I had an appointment at Mom’s beauty parlor; it was the first time in years that my hair wasn’t being attended to in a friend’s bathroom or kitchen. I had a typical skate punk anti-haircut, shaved to the scalp half way up my skull, with the majority of the rest pieces at random lengths that had been determined by haphazard attacks with scissors except for a long limp curtain that covered the left side of my face. My hair was also blue, a result of an experiment to achieve green that had gone acceptably wrong.
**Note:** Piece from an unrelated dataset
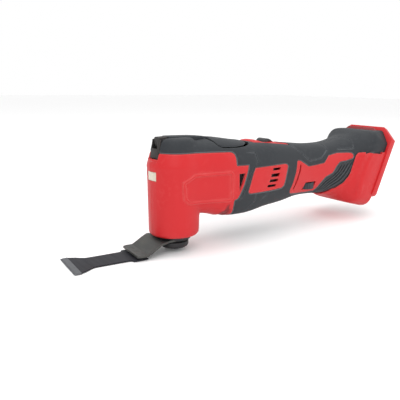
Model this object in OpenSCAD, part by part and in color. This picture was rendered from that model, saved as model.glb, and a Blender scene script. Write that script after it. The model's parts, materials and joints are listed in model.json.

A woman in a lab type coat covered my head in magical potions that burned my scalp, made my eyes water and threatened to give me black lung. My hair was coaxed to a pretty natural looking auburn brown. The longer pieces were gelled, sprayed and combed over the smaller bits giving the impression of long, evenly cut hair. The front piece was backcombed until it resembled an arc of water from a drinking fountain. I looked pretty normal but nothing thirty minutes with a box of black hair dye couldn’t fix. Out of nowhere the technician produced a large white bow made from starched lace. Before I knew what was going on, she pressed the scratchy ornament to the back of my head with double sided tape concealing the shaved area.
An hour later, outfitted in yards and yards of pink fabric, white shoes that were already pinching my feet, a bow taped to my head and a corsage that sprouted at my wrist and bloomed nearly to the lace at my elbow, Matt and I stood in the driveway for the obligatory photographs. I knew my smile didn’t look natural, but I tried my best. That night my friends and I eventually found each other and discovered that none of us had been immune to our mother’s influence in our appearance. We collectively made up a pastel rainbow of over embellished girls that were almost indistinguishable from the rest of the frothy conformity in the room. All of us were dressed in our mother’s dreams of normalcy that each held for us.